The standard version has a squared, tapered end opposite the main driving head, while the bell variant had cylindrical heads.
Stone Sledge Hammer
This mason’s variant of a sledge hammer is specially designed for breaking up stone and concrete. Instead of a double-head, the striking face is oval, and the short straight peen functions as a napping face for making scoring lines.
Straight Peen Hammer
This is essentially the same as a cross peen hammer, except the pein is vertically-aligned. While it may also be used to start nails, it is better reserved for shaping metal.
These hammers have a square head and sharpened cross pein. They are used for completing seams and setting a rolled edge in metalwork.
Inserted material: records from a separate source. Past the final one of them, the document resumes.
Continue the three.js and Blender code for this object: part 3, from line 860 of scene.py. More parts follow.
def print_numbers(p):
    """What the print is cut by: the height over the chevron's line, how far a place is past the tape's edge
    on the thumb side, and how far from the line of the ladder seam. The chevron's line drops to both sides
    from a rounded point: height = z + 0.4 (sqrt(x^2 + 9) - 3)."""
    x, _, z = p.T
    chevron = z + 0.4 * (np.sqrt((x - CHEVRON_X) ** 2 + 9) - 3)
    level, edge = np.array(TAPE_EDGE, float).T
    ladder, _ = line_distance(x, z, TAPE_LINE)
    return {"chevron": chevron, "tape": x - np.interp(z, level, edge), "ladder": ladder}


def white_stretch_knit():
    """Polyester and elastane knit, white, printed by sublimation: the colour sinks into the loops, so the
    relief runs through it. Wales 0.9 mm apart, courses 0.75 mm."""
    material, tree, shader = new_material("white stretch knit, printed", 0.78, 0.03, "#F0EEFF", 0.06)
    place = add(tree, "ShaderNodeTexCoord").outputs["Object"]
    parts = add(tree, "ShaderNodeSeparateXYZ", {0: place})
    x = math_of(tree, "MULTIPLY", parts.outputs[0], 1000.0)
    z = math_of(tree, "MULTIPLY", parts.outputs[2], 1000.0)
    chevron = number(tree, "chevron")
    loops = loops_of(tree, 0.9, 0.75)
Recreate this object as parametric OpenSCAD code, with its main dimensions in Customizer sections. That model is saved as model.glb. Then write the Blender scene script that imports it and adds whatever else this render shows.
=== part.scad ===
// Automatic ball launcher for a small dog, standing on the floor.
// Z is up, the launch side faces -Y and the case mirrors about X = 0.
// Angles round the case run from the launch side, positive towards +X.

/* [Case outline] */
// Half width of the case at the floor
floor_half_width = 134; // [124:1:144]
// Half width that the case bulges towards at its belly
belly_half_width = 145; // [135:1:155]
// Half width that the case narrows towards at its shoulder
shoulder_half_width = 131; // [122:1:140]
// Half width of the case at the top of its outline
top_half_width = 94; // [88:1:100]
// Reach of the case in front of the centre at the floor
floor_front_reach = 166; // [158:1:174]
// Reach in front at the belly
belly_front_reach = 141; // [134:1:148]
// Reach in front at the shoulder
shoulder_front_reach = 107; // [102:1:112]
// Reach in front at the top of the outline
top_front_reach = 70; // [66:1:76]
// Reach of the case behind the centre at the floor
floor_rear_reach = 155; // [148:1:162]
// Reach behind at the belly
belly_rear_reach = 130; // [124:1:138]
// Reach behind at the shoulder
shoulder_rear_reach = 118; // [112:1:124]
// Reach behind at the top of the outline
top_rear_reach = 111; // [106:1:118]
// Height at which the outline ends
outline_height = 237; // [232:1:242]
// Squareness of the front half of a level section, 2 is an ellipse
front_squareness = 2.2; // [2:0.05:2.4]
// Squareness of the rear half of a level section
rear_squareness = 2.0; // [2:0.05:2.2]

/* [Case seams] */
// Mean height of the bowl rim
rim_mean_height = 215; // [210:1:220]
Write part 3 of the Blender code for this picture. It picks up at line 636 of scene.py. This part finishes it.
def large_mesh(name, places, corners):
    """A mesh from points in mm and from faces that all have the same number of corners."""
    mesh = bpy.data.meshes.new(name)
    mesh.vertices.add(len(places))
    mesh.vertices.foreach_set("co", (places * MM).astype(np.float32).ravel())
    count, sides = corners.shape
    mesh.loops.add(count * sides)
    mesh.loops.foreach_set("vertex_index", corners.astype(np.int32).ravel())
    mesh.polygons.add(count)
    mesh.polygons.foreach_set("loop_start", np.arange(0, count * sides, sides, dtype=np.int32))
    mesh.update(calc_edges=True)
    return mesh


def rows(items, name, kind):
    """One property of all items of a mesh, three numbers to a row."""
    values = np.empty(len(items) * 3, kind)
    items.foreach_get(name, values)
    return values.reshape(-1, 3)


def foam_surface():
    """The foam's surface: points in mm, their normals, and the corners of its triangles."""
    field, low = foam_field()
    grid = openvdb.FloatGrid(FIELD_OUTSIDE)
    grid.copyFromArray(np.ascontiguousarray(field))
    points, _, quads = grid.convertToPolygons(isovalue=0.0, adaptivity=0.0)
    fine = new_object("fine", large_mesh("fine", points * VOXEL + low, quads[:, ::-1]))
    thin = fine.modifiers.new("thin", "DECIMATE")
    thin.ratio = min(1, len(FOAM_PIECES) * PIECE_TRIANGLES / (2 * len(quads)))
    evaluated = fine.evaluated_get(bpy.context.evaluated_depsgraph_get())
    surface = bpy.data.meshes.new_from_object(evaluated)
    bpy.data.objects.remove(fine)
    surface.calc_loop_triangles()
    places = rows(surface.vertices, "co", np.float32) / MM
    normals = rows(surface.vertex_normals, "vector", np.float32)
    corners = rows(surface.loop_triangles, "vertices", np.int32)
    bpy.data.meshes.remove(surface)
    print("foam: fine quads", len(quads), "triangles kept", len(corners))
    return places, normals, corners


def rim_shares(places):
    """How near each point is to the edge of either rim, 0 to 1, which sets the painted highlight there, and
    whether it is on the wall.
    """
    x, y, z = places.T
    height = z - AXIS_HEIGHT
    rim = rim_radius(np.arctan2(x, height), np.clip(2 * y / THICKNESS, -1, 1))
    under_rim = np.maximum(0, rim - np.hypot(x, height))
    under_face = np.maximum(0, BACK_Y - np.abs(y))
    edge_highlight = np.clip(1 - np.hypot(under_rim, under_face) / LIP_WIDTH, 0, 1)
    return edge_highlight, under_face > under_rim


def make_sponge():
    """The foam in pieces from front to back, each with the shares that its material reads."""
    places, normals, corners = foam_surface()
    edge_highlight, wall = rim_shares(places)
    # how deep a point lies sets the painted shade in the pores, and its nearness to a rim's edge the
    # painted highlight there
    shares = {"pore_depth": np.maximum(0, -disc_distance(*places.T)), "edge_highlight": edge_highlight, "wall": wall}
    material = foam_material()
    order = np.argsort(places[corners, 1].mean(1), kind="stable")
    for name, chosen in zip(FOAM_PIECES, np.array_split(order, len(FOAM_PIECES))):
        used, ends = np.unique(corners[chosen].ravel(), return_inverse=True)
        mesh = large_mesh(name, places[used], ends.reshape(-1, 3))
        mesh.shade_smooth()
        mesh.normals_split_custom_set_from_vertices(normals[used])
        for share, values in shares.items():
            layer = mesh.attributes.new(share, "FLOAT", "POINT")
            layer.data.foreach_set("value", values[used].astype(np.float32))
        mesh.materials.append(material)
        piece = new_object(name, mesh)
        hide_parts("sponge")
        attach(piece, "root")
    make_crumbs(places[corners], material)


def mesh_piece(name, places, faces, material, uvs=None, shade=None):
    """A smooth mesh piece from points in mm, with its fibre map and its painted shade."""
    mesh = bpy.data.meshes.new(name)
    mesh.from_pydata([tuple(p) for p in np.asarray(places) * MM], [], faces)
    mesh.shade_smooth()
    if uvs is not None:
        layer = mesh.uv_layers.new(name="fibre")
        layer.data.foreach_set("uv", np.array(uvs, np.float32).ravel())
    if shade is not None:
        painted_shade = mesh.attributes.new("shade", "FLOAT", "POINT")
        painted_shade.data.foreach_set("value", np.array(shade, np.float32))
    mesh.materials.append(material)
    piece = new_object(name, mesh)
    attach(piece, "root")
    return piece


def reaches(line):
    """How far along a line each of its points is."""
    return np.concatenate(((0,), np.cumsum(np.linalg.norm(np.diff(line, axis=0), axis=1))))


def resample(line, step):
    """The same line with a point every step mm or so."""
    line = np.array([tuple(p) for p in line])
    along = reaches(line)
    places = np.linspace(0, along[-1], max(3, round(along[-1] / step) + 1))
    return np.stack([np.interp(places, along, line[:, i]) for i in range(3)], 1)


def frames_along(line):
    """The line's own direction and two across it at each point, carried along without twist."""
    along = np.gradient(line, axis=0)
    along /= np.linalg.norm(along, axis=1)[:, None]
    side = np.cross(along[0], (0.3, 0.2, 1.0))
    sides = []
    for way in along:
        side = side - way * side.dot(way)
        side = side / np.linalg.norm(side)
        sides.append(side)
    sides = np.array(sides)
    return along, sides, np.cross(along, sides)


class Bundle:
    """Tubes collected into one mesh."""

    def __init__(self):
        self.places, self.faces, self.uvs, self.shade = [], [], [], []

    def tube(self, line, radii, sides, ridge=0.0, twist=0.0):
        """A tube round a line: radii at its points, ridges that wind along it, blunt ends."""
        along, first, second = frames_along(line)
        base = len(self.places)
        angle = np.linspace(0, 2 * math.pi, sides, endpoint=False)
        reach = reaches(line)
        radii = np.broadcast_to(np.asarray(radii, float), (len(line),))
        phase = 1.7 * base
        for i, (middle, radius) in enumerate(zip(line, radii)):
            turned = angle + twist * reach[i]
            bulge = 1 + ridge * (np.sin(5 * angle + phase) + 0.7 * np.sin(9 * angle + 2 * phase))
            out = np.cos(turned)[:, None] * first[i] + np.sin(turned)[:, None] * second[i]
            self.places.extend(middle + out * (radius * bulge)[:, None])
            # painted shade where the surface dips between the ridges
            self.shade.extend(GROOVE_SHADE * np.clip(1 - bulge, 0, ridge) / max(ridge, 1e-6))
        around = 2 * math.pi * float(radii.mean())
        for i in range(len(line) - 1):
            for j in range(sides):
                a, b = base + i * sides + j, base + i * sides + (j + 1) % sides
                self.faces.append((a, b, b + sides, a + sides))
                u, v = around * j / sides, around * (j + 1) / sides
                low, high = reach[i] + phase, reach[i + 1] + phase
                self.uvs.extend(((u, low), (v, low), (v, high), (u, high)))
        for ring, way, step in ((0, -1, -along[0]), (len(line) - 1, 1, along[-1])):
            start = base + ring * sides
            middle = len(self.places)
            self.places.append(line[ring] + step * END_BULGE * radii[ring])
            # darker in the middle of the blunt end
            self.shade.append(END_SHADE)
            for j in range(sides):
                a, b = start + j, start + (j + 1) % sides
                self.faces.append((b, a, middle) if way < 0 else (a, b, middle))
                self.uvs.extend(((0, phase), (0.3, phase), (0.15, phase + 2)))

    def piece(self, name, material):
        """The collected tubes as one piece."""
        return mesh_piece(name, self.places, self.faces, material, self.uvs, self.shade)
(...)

Perhaps one of the most unusual looking hammers, the toolmaker’s hammer has a ball pein and rounded head. The central portion of the head contains a magnifying glass. It is used for performing delicate work in machine shop.
Trim hammers have a straight claw and are smaller than normal claw hammers. Sometimes referred to as a finish hammer, these have a smooth face for driving trim nails without damaging the surrounding surface.
This peculiar hammer (also called a chipping hammer) has a round chisel at one end and a vertical pein on the other.
Its handle has an unusual spiral design that looks more like a spring. This helps dissipate heat, while the hammer itself us used to remove slag from welding points once the weld bead has had a chance to cool.